Aim of the task –
Gather all lines in the records below that include the word "bends".

Exercise material –
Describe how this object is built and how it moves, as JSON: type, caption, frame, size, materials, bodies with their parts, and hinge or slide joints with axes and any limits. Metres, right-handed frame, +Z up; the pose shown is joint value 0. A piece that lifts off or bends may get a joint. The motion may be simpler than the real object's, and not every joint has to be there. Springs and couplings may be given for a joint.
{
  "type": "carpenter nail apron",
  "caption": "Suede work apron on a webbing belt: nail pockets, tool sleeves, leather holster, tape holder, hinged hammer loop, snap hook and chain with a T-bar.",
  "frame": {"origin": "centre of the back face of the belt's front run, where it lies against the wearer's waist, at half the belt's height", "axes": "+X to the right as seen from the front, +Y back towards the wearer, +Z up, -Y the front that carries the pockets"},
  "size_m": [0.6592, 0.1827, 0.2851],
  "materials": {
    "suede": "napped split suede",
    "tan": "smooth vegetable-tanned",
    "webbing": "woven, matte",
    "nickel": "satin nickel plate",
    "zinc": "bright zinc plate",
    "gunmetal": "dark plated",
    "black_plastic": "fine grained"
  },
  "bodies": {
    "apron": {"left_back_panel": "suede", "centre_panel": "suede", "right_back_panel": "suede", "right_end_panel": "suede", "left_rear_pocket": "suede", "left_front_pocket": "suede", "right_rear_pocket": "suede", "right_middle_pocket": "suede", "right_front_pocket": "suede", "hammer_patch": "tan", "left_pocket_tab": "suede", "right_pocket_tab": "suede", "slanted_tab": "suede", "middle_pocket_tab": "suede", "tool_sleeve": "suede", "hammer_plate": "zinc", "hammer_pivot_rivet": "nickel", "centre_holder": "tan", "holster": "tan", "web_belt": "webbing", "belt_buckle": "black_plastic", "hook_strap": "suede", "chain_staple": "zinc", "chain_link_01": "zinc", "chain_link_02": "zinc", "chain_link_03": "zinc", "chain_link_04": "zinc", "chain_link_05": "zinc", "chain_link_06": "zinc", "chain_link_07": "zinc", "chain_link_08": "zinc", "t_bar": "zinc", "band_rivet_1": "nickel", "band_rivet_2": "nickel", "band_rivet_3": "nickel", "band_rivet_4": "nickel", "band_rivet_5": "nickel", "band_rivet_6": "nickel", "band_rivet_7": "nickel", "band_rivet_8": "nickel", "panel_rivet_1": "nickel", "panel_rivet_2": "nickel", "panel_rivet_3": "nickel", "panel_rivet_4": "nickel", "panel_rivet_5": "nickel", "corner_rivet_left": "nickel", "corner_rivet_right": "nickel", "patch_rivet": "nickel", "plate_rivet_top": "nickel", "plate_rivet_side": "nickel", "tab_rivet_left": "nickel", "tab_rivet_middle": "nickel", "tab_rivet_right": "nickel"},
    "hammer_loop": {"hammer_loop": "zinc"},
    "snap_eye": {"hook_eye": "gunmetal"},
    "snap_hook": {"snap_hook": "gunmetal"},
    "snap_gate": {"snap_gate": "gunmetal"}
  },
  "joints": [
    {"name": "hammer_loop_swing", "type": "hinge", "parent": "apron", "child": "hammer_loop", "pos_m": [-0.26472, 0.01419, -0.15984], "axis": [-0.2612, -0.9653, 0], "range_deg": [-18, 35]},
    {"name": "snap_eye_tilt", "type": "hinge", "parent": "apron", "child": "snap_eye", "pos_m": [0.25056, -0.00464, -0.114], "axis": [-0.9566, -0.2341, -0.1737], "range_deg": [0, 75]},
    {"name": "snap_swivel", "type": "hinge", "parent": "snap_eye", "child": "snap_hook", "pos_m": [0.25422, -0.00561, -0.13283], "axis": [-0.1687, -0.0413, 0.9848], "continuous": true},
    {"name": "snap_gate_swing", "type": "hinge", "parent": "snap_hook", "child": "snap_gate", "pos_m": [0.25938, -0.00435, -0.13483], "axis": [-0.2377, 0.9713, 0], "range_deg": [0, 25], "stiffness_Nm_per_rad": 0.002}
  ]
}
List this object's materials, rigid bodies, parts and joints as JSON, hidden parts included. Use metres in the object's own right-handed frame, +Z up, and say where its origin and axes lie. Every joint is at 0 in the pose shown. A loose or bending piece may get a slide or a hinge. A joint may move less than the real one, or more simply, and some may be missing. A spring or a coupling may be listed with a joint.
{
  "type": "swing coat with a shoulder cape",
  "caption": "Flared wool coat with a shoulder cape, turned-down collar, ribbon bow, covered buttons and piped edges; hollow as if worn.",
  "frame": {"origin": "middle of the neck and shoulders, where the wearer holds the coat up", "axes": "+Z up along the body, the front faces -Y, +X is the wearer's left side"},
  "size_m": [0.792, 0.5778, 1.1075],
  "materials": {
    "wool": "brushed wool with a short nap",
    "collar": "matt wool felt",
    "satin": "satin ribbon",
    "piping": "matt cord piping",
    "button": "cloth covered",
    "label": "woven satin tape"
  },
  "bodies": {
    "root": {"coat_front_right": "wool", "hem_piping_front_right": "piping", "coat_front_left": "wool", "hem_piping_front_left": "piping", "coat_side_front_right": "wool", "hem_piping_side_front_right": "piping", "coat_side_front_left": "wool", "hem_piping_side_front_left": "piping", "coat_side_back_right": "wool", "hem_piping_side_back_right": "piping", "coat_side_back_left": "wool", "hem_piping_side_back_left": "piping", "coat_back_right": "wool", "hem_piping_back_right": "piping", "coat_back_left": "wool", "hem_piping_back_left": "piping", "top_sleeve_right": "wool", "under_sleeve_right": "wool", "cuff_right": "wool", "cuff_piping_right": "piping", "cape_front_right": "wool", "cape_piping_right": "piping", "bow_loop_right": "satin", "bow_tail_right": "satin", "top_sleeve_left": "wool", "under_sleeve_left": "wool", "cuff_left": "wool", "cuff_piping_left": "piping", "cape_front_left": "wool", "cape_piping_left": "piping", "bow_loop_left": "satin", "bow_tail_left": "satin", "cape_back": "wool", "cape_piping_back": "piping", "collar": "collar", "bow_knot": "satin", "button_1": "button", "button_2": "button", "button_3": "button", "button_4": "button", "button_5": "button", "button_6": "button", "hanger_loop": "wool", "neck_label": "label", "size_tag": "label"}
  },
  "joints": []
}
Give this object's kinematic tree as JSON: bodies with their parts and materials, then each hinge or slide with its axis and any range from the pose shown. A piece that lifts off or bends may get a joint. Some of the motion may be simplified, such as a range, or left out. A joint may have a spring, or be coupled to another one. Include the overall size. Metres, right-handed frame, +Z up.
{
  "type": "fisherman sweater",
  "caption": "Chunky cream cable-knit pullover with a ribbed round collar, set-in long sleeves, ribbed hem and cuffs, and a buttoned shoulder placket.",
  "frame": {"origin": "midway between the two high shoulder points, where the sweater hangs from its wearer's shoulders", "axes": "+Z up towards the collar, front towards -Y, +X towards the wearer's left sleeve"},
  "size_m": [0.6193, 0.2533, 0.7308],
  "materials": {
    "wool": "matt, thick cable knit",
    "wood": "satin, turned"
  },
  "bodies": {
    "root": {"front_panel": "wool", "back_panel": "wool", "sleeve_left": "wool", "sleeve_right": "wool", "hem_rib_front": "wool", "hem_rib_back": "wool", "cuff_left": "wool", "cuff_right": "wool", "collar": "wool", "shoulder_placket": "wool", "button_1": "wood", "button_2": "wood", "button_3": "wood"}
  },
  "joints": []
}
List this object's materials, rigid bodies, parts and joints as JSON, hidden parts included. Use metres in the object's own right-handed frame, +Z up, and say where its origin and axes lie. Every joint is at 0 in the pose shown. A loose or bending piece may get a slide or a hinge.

The output –
Describe how this object is built and how it moves, as JSON: type, caption, frame, size, materials, bodies with their parts, and hinge or slide joints with axes and any limits. Metres, right-handed frame, +Z up; the pose shown is joint value 0. A piece that lifts off or bends may get a joint. The motion may be simpler than the real object's, and not every joint has to be there. Springs and couplings may be given for a joint.
Give this object's kinematic tree as JSON: bodies with their parts and materials, then each hinge or slide with its axis and any range from the pose shown. A piece that lifts off or bends may get a joint. Some of the motion may be simplified, such as a range, or left out. A joint may have a spring, or be coupled to another one. Include the overall size. Metres, right-handed frame, +Z up.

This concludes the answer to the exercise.